- To be done -
From the first line of the data through the line containing "land_taper_l = 2; // [1:0.5:5]", return each line exactly.
*-*-*
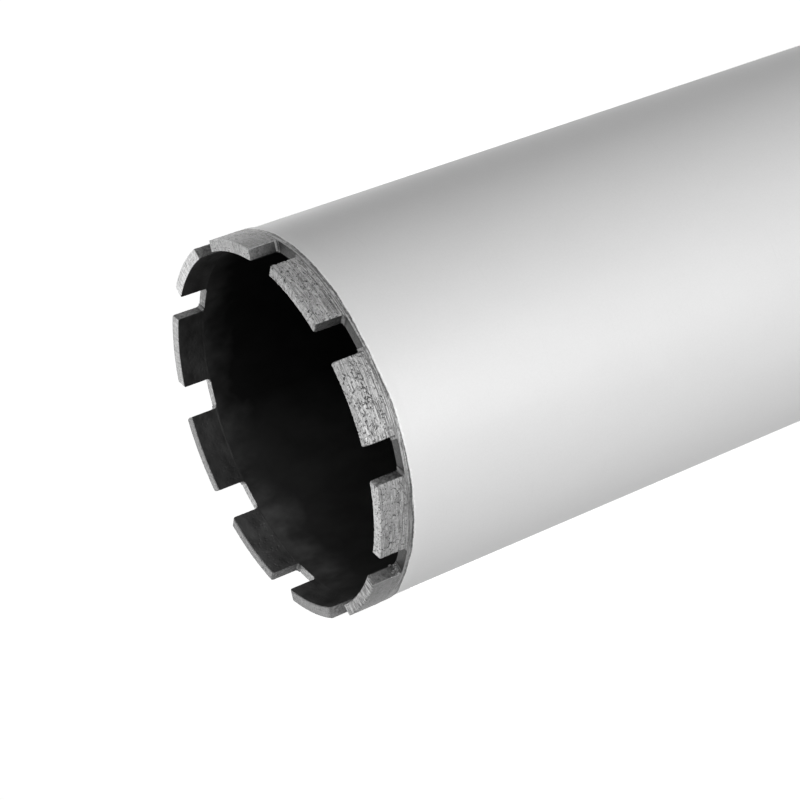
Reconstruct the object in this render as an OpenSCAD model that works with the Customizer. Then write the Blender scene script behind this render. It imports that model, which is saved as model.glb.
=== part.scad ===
// Diamond core bit for drilling reinforced concrete with water.
// A steel tube, the barrel, carries a ring of sintered diamond segments brazed to its open end.
// A turned end plate and a threaded hub are welded into the other end, and water comes in
// through the hub's bore. The bit stands on the seating face of its hub, with the crown up.
// The origin is the centre of that face, and +Z runs along the axis towards the crown.

/* [Crown] */
// Diameter over the segments, which is the hole that the bit drills
bit_d = 114; // [80:1:200]
// Number of segments, evenly spaced round the crown
segment_count = 10; // [6:1:10]
// Length of a segment between its parallel ends
segment_l = 24; // [14:0.5:26]
// Thickness of a segment, which is the width of the cut
segment_t = 3.5; // [3.2:0.1:5]
// Height of a segment, from its root to its tip face
segment_h = 9; // [6:0.5:15]
// Radius of the two tip corners of a segment, seen from outside
segment_corner_r = 0.8; // [0.3:0.1:2]
// Radius of the tip edges along a segment
segment_edge_r = 0.3; // [0.1:0.1:1]
// Thickness of the braze film under a segment
braze_t = 0.2; // [0.1:0.05:0.5]
// Size of the braze fillet at each end of a segment
braze_fillet = 1; // [0.5:0.1:2]

/* [Barrel] */
// Length of the tube, from the end plate to the slot floors
barrel_l = 355; // [150:5:450]
// Wall thickness of the tube
barrel_wall = 3; // [2:0.1:3]
// How far the segments stand outside the raised land that carries them
land_step = 0.1; // [0:0.05:0.2]
// Length of the raised land at the crown end of the tube
land_l = 3.5; // [1:0.5:8]
// Length of the taper from the land down to the tube
land_taper_l = 2; // [1:0.5:5]

/* [End plate] */
// Thickness of the plate outside the tube
plate_t = 8; // [5:0.5:14]
// Length of the turned step that centres the plate in the tube
plate_step_l = 4; // [2:0.5:8]
// Chamfer round the plate's outer corner
plate_chamfer = 1.5; // [0.5:0.1:3]
// Radial clearance of the turned steps in their holes
slip = 0.1; // [0.05:0.05:0.3]

/* [Hub] */
// Width of the hexagon across its flats
hub_af = 46; // [41:1:60]
// Length of the hexagon
hex_l = 22; // [15:1:35]
// Length of the round neck between the hexagon and the plate
neck_l = 8; // [7:1:15]
// How much narrower the neck is than the hexagon's flats, on each side
neck_step = 0.5; // [0.2:0.1:2]
// Diameter of the turned step that centres the hub in the plate
hub_step_d = 40; // [35:1:44]
// Width of the turned chamfer from the seating face to the hexagon's flats
face_chamfer = 0.5; // [0.2:0.1:2]
// Slope of the turned chamfers on the hexagon, in degrees
hex_chamfer_slope = 30; // [20:1:45]
// Bore of the female thread at its crests, for 1 1/4 inch with 7 threads to the inch
thread_minor_d = 28.2; // [24:0.1:30]
// Diameter of the countersink at the mouth of the thread
mouth_d = 33; // [31:0.5:38]
// Chamfer at the inner end of the thread
thread_end_chamfer = 1; // [0.5:0.1:2]

/* [Welds] */
// Depth of the bevels that the barrel weld fills
groove = 2; // [1:0.1:2]
// Height of the barrel weld above the tube
barrel_weld_crown = 0.3; // [0.1:0.05:0.4]
// Leg of the fillet weld round the hub's neck
hub_weld_leg = 5; // [3:0.5:6]
// Bulge of that fillet weld
hub_weld_crown = 0.6; // [0.2:0.1:1]

/* [Hidden] */
$fn = 96;
// Overrun of a cutting shape past the face that it cuts
past = 1;

// Radii
crown_r = bit_d / 2;
bore_r = crown_r - segment_t;
barrel_r = bore_r + barrel_wall;
land_r = crown_r - land_step;
plate_step_r = bore_r - slip;
hub_step_r = hub_step_d / 2;
plate_hole_r = hub_step_r + slip;
neck_r = hub_af / 2 - neck_step;
face_r = hub_af / 2 - face_chamfer;
hex_corner_r = hub_af / 2 / cos(30);
thread_r = thread_minor_d / 2;
mouth_r = mouth_d / 2;

// Heights above the seating face of the hub
plate_z = hex_l + neck_l;
seat_z = plate_z + plate_t;
inner_z = seat_z + plate_step_l;
floor_z = seat_z + barrel_l;
root_z = floor_z + braze_t;
tip_z = root_z + segment_h;

// Number of a segment with two digits, as in its node's name
function two_digits(i) = str(i < 10 ? "0" : "", i);
function segment_name(i) = str("segment_", two_digits(i));
function braze_name(i) = str("braze_", two_digits(i));
function segment_angle(i) = (i - 1) * 360 / segment_count;

segments = [1 : segment_count];

// Tube with a raised land at the crown end and a weld bevel at the other
module barrel() {
    color("silver")
        rotate_extrude()
            polygon([
                [bore_r, seat_z],
                [barrel_r - groove, seat_z],
                [barrel_r, seat_z + groove],
                [barrel_r, floor_z - land_l - land_taper_l],
                [land_r, floor_z - land_l],
                [land_r, floor_z],
                [bore_r, floor_z]
            ]);
}

// Disc that closes the tube, with a step that centres it in the tube and a hole for the hub
module end_plate() {
    color("silver")
        rotate_extrude()
            polygon([
                [plate_hole_r, plate_z],
                [barrel_r - plate_chamfer, plate_z],
                [barrel_r, plate_z + plate_chamfer],
                [barrel_r, seat_z - groove],
                [barrel_r - groove, seat_z],
                [plate_step_r, seat_z],
                [plate_step_r, inner_z - plate_chamfer],
                [plate_step_r - plate_chamfer, inner_z],
                [plate_hole_r, inner_z]
            ]);
}

// Disc of a radius that gives an arc with the rise over the chord
module weld_face(half_chord, rise) {
    face_radius = (half_chord ^ 2 + rise ^ 2) / (2 * rise);
    translate([rise - face_radius, 0]) circle(face_radius);
}

// Weld that fills the groove between the tube and the end plate
module barrel_weld() {
    color("silver")
        rotate_extrude()
            intersection() {
                polygon([
                    [barrel_r - groove, seat_z],
                    [barrel_r + groove, seat_z + 2 * groove],
                    [barrel_r + groove, seat_z - 2 * groove]
                ]);
                translate([barrel_r, seat_z]) weld_face(groove, barrel_weld_crown);
            }
}

// Turned hexagon with its corners chamfered at both ends
module hub_hexagon() {
    corner_drop = (hex_corner_r - face_r) * tan(hex_chamfer_slope);
    intersection() {
        cylinder(r = hex_corner_r, h = hex_l, $fn = 6);
        rotate_extrude()
            polygon([
                [0, 0],
                [face_r, 0],
                [hex_corner_r, corner_drop],
                [hex_corner_r, hex_l - corner_drop],
                [face_r, hex_l],
                [0, hex_l]
            ]);
    }
}

// Hub with the female thread's bore, the countersink at its mouth and the step into the plate
module hub() {
    mouth_h = mouth_r - thread_r;
    color("gray")
        difference() {
            union() {
                hub_hexagon();
                cylinder(r = neck_r, h = plate_z);
                cylinder(r = hub_step_r, h = inner_z);
            }
            translate([0, 0, -past]) cylinder(r = thread_r, h = inner_z + 2 * past);
            translate([0, 0, -past])
                cylinder(r1 = mouth_r + past, r2 = thread_r, h = mouth_h + past);
            translate([0, 0, inner_z - thread_end_chamfer])
                cylinder(r1 = thread_r, r2 = thread_r + thread_end_chamfer + past,
                         h = thread_end_chamfer + past);
        }
}

// Fillet weld in the corner between the hub's neck and the end plate
module hub_weld() {
    color("silver")
        rotate_extrude()
            intersection() {
                translate([neck_r, plate_z - hub_weld_leg]) square(hub_weld_leg);
                translate([neck_r + hub_weld_leg / 2, plate_z - hub_weld_leg / 2])
                    rotate(-45) weld_face(hub_weld_leg / sqrt(2), hub_weld_crown);
            }
}

// Rectangle standing on its root, with its two upper corners rounded
module tip_rounded(width, height, radius) {
    square([width, height - radius]);
    translate([radius, 0]) square([width - 2 * radius, height]);
    for (x = [radius, width - radius]) translate([x, height - radius]) circle(radius);
}

// Turns an outline drawn across and up into a bar that runs out along +X
module radial_bar() {
    rotate([90, 0, 90]) linear_extrude(crown_r + past) children();
}

// Slice of the crown ring with parallel ends and rounded tip edges and corners
module segment(i) {
    color("dimgray")
        rotate([0, 0, segment_angle(i)])
            intersection() {
                rotate_extrude()
                    translate([bore_r, root_z]) tip_rounded(segment_t, segment_h, segment_edge_r);
                radial_bar()
                    translate([-segment_l / 2, root_z])
                        tip_rounded(segment_l, segment_h, segment_corner_r);
            }
}

// Braze film under a segment, with a hollow fillet up each of its ends
module braze(i) {
    fillet_z = root_z + braze_fillet;
    color("tan")
        rotate([0, 0, segment_angle(i)])
            intersection() {
                rotate_extrude()
                    translate([bore_r, floor_z]) square([land_r - bore_r, fillet_z - floor_z]);
                radial_bar() {
                    translate([-segment_l / 2 - braze_fillet, floor_z])
                        square([segment_l + 2 * braze_fillet, braze_t]);
                    for (side = [-1, 1])
                        difference() {
                            translate([side * (segment_l + braze_fillet) / 2, root_z + braze_fillet / 2])
                                square(braze_fillet, center = true);
                            translate([side * (segment_l / 2 + braze_fillet), fillet_z])
                                circle(braze_fillet);
                        }
                }
            }
}

barrel();
end_plate();
barrel_weld();
hub();
hub_weld();
for (i = segments) segment(i);
for (i = segments) braze(i);
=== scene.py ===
import math
import random

import bmesh
import bpy
from mathutils import Matrix, Vector


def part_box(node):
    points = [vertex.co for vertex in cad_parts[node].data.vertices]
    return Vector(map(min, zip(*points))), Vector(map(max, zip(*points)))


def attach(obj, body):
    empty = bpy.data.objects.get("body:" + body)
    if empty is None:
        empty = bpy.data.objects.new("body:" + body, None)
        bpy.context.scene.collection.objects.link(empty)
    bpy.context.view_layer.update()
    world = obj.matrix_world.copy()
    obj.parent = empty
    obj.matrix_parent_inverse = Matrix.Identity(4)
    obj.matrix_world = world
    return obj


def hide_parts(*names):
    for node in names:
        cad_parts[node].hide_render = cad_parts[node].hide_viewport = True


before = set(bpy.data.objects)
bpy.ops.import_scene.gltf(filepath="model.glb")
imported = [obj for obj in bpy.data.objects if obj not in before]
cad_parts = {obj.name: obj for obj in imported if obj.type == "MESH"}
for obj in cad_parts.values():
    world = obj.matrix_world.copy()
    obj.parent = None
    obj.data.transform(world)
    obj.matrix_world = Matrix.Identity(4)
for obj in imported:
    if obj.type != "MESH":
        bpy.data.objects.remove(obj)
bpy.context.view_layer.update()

# Barrel
# A steel tube. At the crown end its outside is left a little proud as a land, ground bare where
# the segments are brazed on. The rest of the outside is sprayed with satin silver paint, and the
# inside keeps the dark scale of the mill, with painted shade darker still deep in it.
MM = 0.001
seat_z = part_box("barrel")[0].z
floor_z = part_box("barrel")[1].z
land_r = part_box("barrel")[1].x
barrel_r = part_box("end_plate")[1].x
crown_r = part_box("segment_01")[1].x
segment_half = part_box("segment_01")[1].y
bore_r = math.hypot(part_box("segment_01")[0].x, segment_half)
land_length = 3.5 * MM
taper_length = 2 * MM
land_z = floor_z - land_length
taper_z = land_z - taper_length
weld_groove = 2 * MM
rim_round = 0.15 * MM
tube_steps = 240
plane_gap = 0.001 * MM
merge_gap = 0.002 * MM
band_width = 1.65 * MM
band_lean = 3.2 * MM
wide_side = 60
narrow_side = -128
band_shade_side = 160
dusty_side = 80
steel_tone = 0.28
paint_tone = 0.79
paint_rough = 0.44
paint_metal = 0.05
paint_thick = 0.08 * MM


def section(name, inner_r, outer_r, low_z, high_z):
    """Adds a rectangle in the XZ plane, the section of a turned piece, and opens it to edit."""
    bpy.ops.object.select_all(action="DESELECT")
    bpy.ops.mesh.primitive_plane_add(
        size=1,
        location=((inner_r + outer_r) / 2, 0, (low_z + high_z) / 2),
        rotation=(math.pi / 2, 0, 0),
    )
    piece = bpy.context.object
    piece.name = name
    piece.scale = (outer_r - inner_r, high_z - low_z, 1)
    bpy.ops.object.transform_apply(location=True, rotation=True, scale=True)
    bpy.ops.object.mode_set(mode="EDIT")
    return piece


def pick(test, kind="VERT"):
    """Selects in edit mode the vertices, edges or faces whose middle passes the test."""
    bpy.ops.mesh.select_mode(type=kind)
    bpy.ops.mesh.select_all(action="DESELECT")
    shape = bmesh.from_edit_mesh(bpy.context.object.data)
    for part in {"VERT": shape.verts, "EDGE": shape.edges, "FACE": shape.faces}[kind]:
        corners = [part] if kind == "VERT" else part.verts
        middle = sum((corner.co for corner in corners), Vector()) / len(corners)
        part.select_set(test(middle))
    shape.select_flush_mode()
    bmesh.update_edit_mesh(bpy.context.object.data)


def cut(point, normal, **options):
    """Bisects the whole shape in edit mode."""
    bpy.ops.mesh.select_mode(type="VERT")
    bpy.ops.mesh.select_all(action="SELECT")
    bpy.ops.mesh.bisect(plane_co=point, plane_no=normal, threshold=plane_gap, **options)


def corner(test, leg, steps=1):
    """Cuts or rounds the corners of a section that pass the test."""
    pick(test)
    bpy.ops.mesh.bevel(offset=leg, segments=steps, affect="VERTICES")


def merge():
    """Joins doubled vertices and turns every face outwards."""
    bpy.ops.mesh.select_mode(type="VERT")
    bpy.ops.mesh.select_all(action="SELECT")
    bpy.ops.mesh.remove_doubles(threshold=merge_gap)
    bpy.ops.mesh.normals_make_consistent(inside=False)


def clean_section():
    """Dissolves the lines inside a section, which leaves its outline as one face."""
    bpy.ops.mesh.select_all(action="SELECT")
    bpy.ops.mesh.dissolve_limited(angle_limit=math.radians(1))


def spin(steps, turn=math.tau):
    """Spins a section's outline about the axis of the bit."""
    clean_section()
    bpy.ops.mesh.select_all(action="SELECT")
    bpy.ops.mesh.delete(type="ONLY_FACE")
    bpy.ops.mesh.select_all(action="SELECT")
    bpy.ops.mesh.spin(steps=steps, angle=turn, center=(0, 0, 0), axis=(0, 0, 1))
    merge()


def activate(piece):
    """Makes this piece the active one and the only one selected."""
    bpy.ops.object.select_all(action="DESELECT")
    piece.select_set(True)
    bpy.context.view_layer.objects.active = piece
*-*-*
- Correct result -
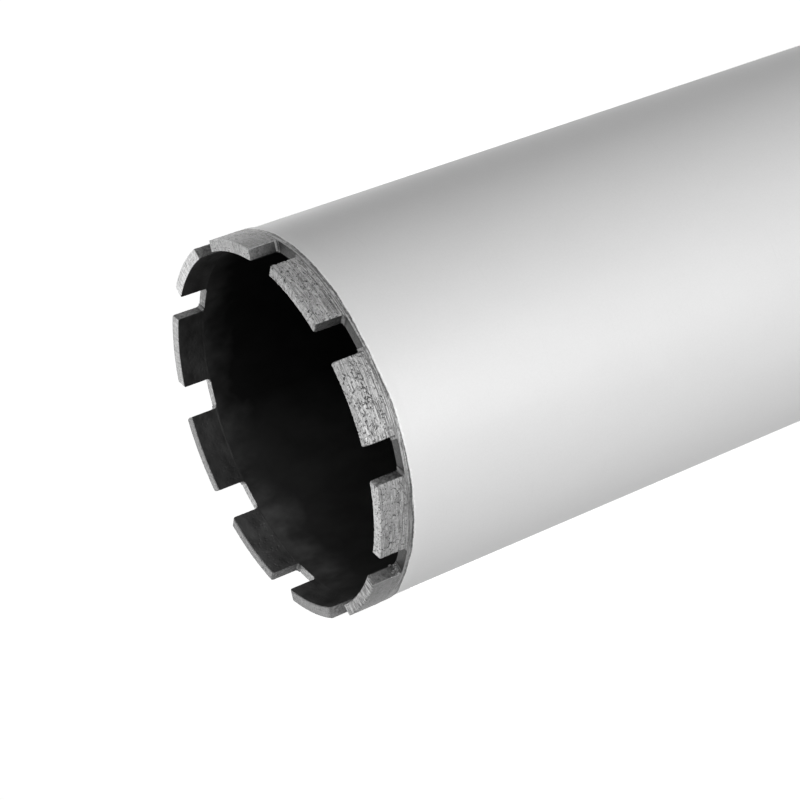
Reconstruct the object in this render as an OpenSCAD model that works with the Customizer. Then write the Blender scene script behind this render. It imports that model, which is saved as model.glb.
=== part.scad ===
// Diamond core bit for drilling reinforced concrete with water.
// A steel tube, the barrel, carries a ring of sintered diamond segments brazed to its open end.
// A turned end plate and a threaded hub are welded into the other end, and water comes in
// through the hub's bore. The bit stands on the seating face of its hub, with the crown up.
// The origin is the centre of that face, and +Z runs along the axis towards the crown.

/* [Crown] */
// Diameter over the segments, which is the hole that the bit drills
bit_d = 114; // [80:1:200]
// Number of segments, evenly spaced round the crown
segment_count = 10; // [6:1:10]
// Length of a segment between its parallel ends
segment_l = 24; // [14:0.5:26]
// Thickness of a segment, which is the width of the cut
segment_t = 3.5; // [3.2:0.1:5]
// Height of a segment, from its root to its tip face
segment_h = 9; // [6:0.5:15]
// Radius of the two tip corners of a segment, seen from outside
segment_corner_r = 0.8; // [0.3:0.1:2]
// Radius of the tip edges along a segment
segment_edge_r = 0.3; // [0.1:0.1:1]
// Thickness of the braze film under a segment
braze_t = 0.2; // [0.1:0.05:0.5]
// Size of the braze fillet at each end of a segment
braze_fillet = 1; // [0.5:0.1:2]

/* [Barrel] */
// Length of the tube, from the end plate to the slot floors
barrel_l = 355; // [150:5:450]
// Wall thickness of the tube
barrel_wall = 3; // [2:0.1:3]
// How far the segments stand outside the raised land that carries them
land_step = 0.1; // [0:0.05:0.2]
// Length of the raised land at the crown end of the tube
land_l = 3.5; // [1:0.5:8]
// Length of the taper from the land down to the tube
land_taper_l = 2; // [1:0.5:5]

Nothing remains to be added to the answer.